▶ **Goal of the exercise**
The data below must be copied in full and without any change.

▶ **Information provided**
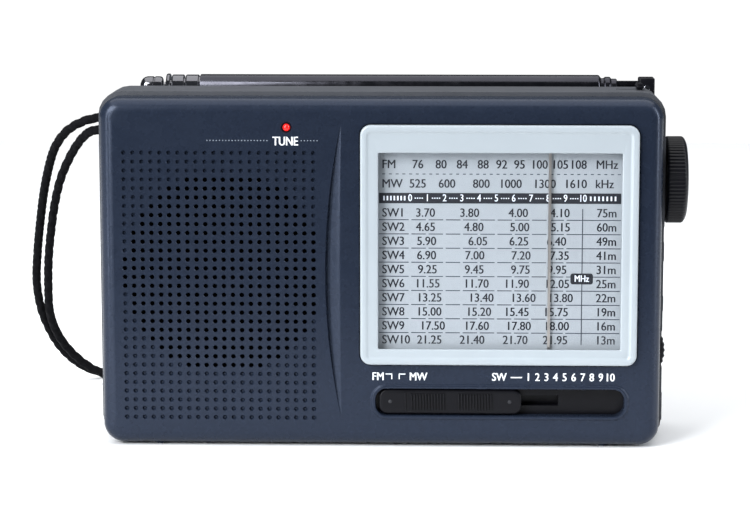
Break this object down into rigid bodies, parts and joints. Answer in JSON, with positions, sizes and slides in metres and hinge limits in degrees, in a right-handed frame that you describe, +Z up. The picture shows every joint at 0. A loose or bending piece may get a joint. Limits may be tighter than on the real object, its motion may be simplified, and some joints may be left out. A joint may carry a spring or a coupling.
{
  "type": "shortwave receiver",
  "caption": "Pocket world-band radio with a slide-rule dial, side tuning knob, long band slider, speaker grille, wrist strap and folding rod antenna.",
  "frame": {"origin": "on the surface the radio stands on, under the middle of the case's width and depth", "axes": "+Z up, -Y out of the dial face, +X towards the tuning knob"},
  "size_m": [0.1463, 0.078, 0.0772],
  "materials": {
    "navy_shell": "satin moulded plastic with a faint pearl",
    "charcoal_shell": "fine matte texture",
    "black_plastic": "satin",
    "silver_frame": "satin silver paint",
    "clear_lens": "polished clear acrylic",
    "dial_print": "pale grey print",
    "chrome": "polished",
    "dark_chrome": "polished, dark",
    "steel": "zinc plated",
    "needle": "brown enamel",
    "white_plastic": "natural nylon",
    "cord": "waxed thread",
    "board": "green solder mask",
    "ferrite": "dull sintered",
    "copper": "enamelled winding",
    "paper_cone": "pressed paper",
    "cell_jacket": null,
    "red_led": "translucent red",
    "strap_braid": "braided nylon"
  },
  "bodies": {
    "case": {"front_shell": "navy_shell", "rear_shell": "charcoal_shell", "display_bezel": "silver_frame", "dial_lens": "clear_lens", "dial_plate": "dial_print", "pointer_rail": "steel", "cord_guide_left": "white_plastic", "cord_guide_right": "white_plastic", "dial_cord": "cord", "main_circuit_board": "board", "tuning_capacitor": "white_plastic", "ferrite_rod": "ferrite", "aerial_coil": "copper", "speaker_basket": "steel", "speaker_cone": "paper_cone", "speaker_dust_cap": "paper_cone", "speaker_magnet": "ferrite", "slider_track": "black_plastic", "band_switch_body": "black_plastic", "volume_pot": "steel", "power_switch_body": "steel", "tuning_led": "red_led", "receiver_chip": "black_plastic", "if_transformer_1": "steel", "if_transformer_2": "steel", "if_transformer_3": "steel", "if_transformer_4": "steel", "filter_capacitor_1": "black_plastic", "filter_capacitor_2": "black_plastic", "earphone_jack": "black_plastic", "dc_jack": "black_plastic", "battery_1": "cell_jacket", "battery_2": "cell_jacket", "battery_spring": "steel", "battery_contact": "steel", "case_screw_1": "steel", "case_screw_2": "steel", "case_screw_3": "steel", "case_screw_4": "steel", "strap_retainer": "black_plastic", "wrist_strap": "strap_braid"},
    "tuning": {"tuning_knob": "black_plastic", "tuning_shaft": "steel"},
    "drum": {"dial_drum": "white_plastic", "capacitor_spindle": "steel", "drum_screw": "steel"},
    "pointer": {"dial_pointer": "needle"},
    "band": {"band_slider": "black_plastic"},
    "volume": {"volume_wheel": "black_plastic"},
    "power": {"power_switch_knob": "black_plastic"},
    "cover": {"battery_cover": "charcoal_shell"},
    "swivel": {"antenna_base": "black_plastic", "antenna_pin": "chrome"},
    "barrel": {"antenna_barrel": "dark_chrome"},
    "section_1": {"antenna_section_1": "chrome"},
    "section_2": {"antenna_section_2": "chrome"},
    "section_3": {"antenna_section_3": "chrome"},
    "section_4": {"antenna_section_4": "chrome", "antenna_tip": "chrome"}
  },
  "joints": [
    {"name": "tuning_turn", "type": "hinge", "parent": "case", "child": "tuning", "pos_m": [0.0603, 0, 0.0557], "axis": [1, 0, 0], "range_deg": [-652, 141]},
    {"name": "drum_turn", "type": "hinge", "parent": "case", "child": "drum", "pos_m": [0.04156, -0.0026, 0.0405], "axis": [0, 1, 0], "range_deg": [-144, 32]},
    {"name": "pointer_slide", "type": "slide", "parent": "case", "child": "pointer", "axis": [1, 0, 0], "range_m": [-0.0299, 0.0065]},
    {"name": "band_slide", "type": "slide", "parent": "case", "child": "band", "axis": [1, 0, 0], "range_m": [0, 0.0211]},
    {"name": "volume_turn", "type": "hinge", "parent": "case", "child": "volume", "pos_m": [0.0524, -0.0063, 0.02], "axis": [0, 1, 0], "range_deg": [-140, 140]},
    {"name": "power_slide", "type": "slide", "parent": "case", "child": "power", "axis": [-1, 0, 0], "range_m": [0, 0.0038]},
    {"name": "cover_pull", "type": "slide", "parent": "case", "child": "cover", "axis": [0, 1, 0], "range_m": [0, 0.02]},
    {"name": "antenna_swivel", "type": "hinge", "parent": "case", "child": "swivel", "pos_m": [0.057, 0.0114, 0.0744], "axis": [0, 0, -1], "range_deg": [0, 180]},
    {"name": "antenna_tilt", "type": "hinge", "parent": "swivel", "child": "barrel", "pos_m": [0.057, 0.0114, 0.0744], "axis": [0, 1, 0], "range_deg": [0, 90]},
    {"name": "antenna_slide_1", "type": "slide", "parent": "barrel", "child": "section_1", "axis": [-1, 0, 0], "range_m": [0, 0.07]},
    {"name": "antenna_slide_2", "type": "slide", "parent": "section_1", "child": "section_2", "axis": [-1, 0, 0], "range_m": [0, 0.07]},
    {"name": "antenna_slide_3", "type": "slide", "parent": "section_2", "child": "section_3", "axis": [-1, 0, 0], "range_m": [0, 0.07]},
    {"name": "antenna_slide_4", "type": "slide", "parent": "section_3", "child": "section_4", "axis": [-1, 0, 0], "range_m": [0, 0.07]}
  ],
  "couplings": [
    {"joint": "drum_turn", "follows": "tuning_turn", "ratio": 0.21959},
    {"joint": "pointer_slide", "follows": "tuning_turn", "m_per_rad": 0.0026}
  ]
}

▶ **Task answer**
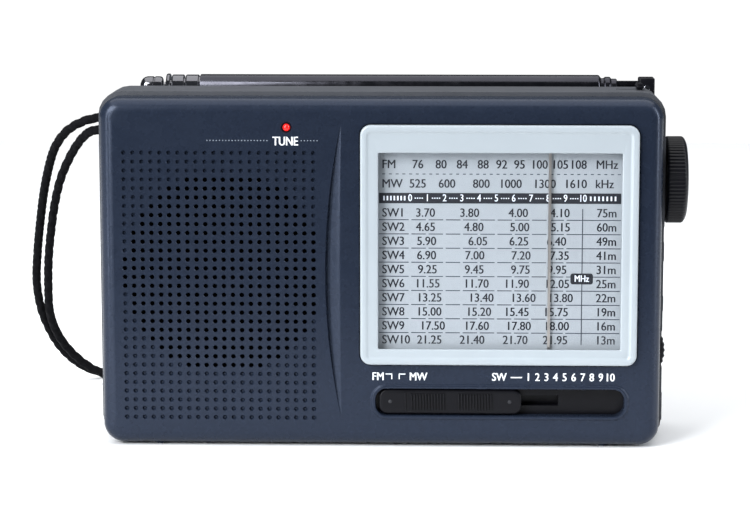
Break this object down into rigid bodies, parts and joints. Answer in JSON, with positions, sizes and slides in metres and hinge limits in degrees, in a right-handed frame that you describe, +Z up. The picture shows every joint at 0. A loose or bending piece may get a joint. Limits may be tighter than on the real object, its motion may be simplified, and some joints may be left out. A joint may carry a spring or a coupling.
{
  "type": "shortwave receiver",
  "caption": "Pocket world-band radio with a slide-rule dial, side tuning knob, long band slider, speaker grille, wrist strap and folding rod antenna.",
  "frame": {"origin": "on the surface the radio stands on, under the middle of the case's width and depth", "axes": "+Z up, -Y out of the dial face, +X towards the tuning knob"},
  "size_m": [0.1463, 0.078, 0.0772],
  "materials": {
    "navy_shell": "satin moulded plastic with a faint pearl",
    "charcoal_shell": "fine matte texture",
    "black_plastic": "satin",
    "silver_frame": "satin silver paint",
    "clear_lens": "polished clear acrylic",
    "dial_print": "pale grey print",
    "chrome": "polished",
    "dark_chrome": "polished, dark",
    "steel": "zinc plated",
    "needle": "brown enamel",
    "white_plastic": "natural nylon",
    "cord": "waxed thread",
    "board": "green solder mask",
    "ferrite": "dull sintered",
    "copper": "enamelled winding",
    "paper_cone": "pressed paper",
    "cell_jacket": null,
    "red_led": "translucent red",
    "strap_braid": "braided nylon"
  },
  "bodies": {
    "case": {"front_shell": "navy_shell", "rear_shell": "charcoal_shell", "display_bezel": "silver_frame", "dial_lens": "clear_lens", "dial_plate": "dial_print", "pointer_rail": "steel", "cord_guide_left": "white_plastic", "cord_guide_right": "white_plastic", "dial_cord": "cord", "main_circuit_board": "board", "tuning_capacitor": "white_plastic", "ferrite_rod": "ferrite", "aerial_coil": "copper", "speaker_basket": "steel", "speaker_cone": "paper_cone", "speaker_dust_cap": "paper_cone", "speaker_magnet": "ferrite", "slider_track": "black_plastic", "band_switch_body": "black_plastic", "volume_pot": "steel", "power_switch_body": "steel", "tuning_led": "red_led", "receiver_chip": "black_plastic", "if_transformer_1": "steel", "if_transformer_2": "steel", "if_transformer_3": "steel", "if_transformer_4": "steel", "filter_capacitor_1": "black_plastic", "filter_capacitor_2": "black_plastic", "earphone_jack": "black_plastic", "dc_jack": "black_plastic", "battery_1": "cell_jacket", "battery_2": "cell_jacket", "battery_spring": "steel", "battery_contact": "steel", "case_screw_1": "steel", "case_screw_2": "steel", "case_screw_3": "steel", "case_screw_4": "steel", "strap_retainer": "black_plastic", "wrist_strap": "strap_braid"},
    "tuning": {"tuning_knob": "black_plastic", "tuning_shaft": "steel"},
    "drum": {"dial_drum": "white_plastic", "capacitor_spindle": "steel", "drum_screw": "steel"},
    "pointer": {"dial_pointer": "needle"},
    "band": {"band_slider": "black_plastic"},
    "volume": {"volume_wheel": "black_plastic"},
    "power": {"power_switch_knob": "black_plastic"},
    "cover": {"battery_cover": "charcoal_shell"},
    "swivel": {"antenna_base": "black_plastic", "antenna_pin": "chrome"},
    "barrel": {"antenna_barrel": "dark_chrome"},
    "section_1": {"antenna_section_1": "chrome"},
    "section_2": {"antenna_section_2": "chrome"},
    "section_3": {"antenna_section_3": "chrome"},
    "section_4": {"antenna_section_4": "chrome", "antenna_tip": "chrome"}
  },
  "joints": [
    {"name": "tuning_turn", "type": "hinge", "parent": "case", "child": "tuning", "pos_m": [0.0603, 0, 0.0557], "axis": [1, 0, 0], "range_deg": [-652, 141]},
    {"name": "drum_turn", "type": "hinge", "parent": "case", "child": "drum", "pos_m": [0.04156, -0.0026, 0.0405], "axis": [0, 1, 0], "range_deg": [-144, 32]},
    {"name": "pointer_slide", "type": "slide", "parent": "case", "child": "pointer", "axis": [1, 0, 0], "range_m": [-0.0299, 0.0065]},
    {"name": "band_slide", "type": "slide", "parent": "case", "child": "band", "axis": [1, 0, 0], "range_m": [0, 0.0211]},
    {"name": "volume_turn", "type": "hinge", "parent": "case", "child": "volume", "pos_m": [0.0524, -0.0063, 0.02], "axis": [0, 1, 0], "range_deg": [-140, 140]},
    {"name": "power_slide", "type": "slide", "parent": "case", "child": "power", "axis": [-1, 0, 0], "range_m": [0, 0.0038]},
    {"name": "cover_pull", "type": "slide", "parent": "case", "child": "cover", "axis": [0, 1, 0], "range_m": [0, 0.02]},
    {"name": "antenna_swivel", "type": "hinge", "parent": "case", "child": "swivel", "pos_m": [0.057, 0.0114, 0.0744], "axis": [0, 0, -1], "range_deg": [0, 180]},
    {"name": "antenna_tilt", "type": "hinge", "parent": "swivel", "child": "barrel", "pos_m": [0.057, 0.0114, 0.0744], "axis": [0, 1, 0], "range_deg": [0, 90]},
    {"name": "antenna_slide_1", "type": "slide", "parent": "barrel", "child": "section_1", "axis": [-1, 0, 0], "range_m": [0, 0.07]},
    {"name": "antenna_slide_2", "type": "slide", "parent": "section_1", "child": "section_2", "axis": [-1, 0, 0], "range_m": [0, 0.07]},
    {"name": "antenna_slide_3", "type": "slide", "parent": "section_2", "child": "section_3", "axis": [-1, 0, 0], "range_m": [0, 0.07]},
    {"name": "antenna_slide_4", "type": "slide", "parent": "section_3", "child": "section_4", "axis": [-1, 0, 0], "range_m": [0, 0.07]}
  ],
  "couplings": [
    {"joint": "drum_turn", "follows": "tuning_turn", "ratio": 0.21959},
    {"joint": "pointer_slide", "follows": "tuning_turn", "m_per_rad": 0.0026}
  ]
}